### Prompt
Lines containing the string "materials" are to be counted; report only how many there are.

___ Material ___

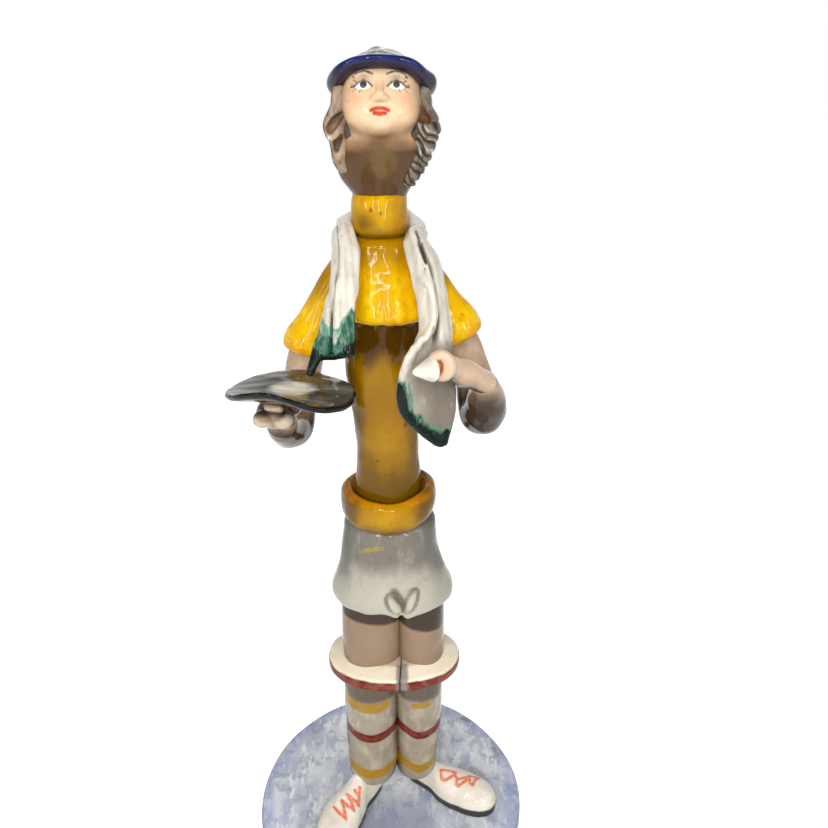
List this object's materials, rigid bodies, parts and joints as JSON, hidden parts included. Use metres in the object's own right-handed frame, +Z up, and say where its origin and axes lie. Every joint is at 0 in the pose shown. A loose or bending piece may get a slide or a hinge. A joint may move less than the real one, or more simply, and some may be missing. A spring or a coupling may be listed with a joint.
{
  "type": "ceramic figurine",
  "caption": "Hand-built glazed ceramic figurine: a standing figure looks up from under a small cap, with a scarf, a dish on one hand and a small cone in the other, on a round slab.",
  "frame": {"origin": "centre of the round slab's underside", "axes": "+Z up along the standing figure, the figure faces -Y, its right hand is on the -X side"},
  "size_m": [0.11, 0.11, 0.2995],
  "materials": {
    "slab_glaze": "glossy glaze, mottled lavender blue brushwork over white",
    "shoe_glaze": "glossy cream white glaze with painted orange laces",
    "sock_glaze": "glossy cream glaze with painted yellow and red stripes",
    "cuff_glaze": "glossy cream glaze with a painted brick red edge",
    "skin_glaze": "glossy flesh coloured glaze",
    "shorts_glaze": "glossy white glaze, thin and grey where it pools",
    "sweater_glaze": "glossy yellow glaze, ochre where it is thin",
    "dish_glaze": "glossy dark grey glaze with a cream centre",
    "cone_glaze": "glossy white glaze",
    "scarf_glaze": "glossy off-white glaze with brushed green ends",
    "face_glaze": "glossy flesh coloured glaze with painted features",
    "hair_glaze": "glossy tan glaze with black and grey strokes",
    "crown_glaze": "glossy olive grey glaze with light and dark strokes",
    "brim_glaze": "glossy cobalt blue glaze"
  },
  "bodies": {
    "root": {"base_disc": "slab_glaze", "right_shoe": "shoe_glaze", "left_shoe": "shoe_glaze", "right_sock": "sock_glaze", "left_sock": "sock_glaze", "right_thigh": "skin_glaze", "left_thigh": "skin_glaze", "right_sock_cuff": "cuff_glaze", "left_sock_cuff": "cuff_glaze", "shorts": "shorts_glaze", "sweater_hem": "sweater_glaze", "sweater_trunk": "sweater_glaze", "sweater_chest": "sweater_glaze", "turtleneck_collar": "sweater_glaze", "right_sleeve": "sweater_glaze", "left_sleeve": "sweater_glaze", "right_arm": "skin_glaze", "left_arm": "skin_glaze", "right_hand": "skin_glaze", "left_hand": "skin_glaze", "dish": "dish_glaze", "held_cone": "cone_glaze", "scarf": "scarf_glaze", "head": "face_glaze", "hair_back": "hair_glaze", "hair_right_curls": "hair_glaze", "hair_left_locks": "hair_glaze", "cap_crown": "crown_glaze", "cap_brim": "brim_glaze"}
  },
  "joints": []
}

___

### The output
2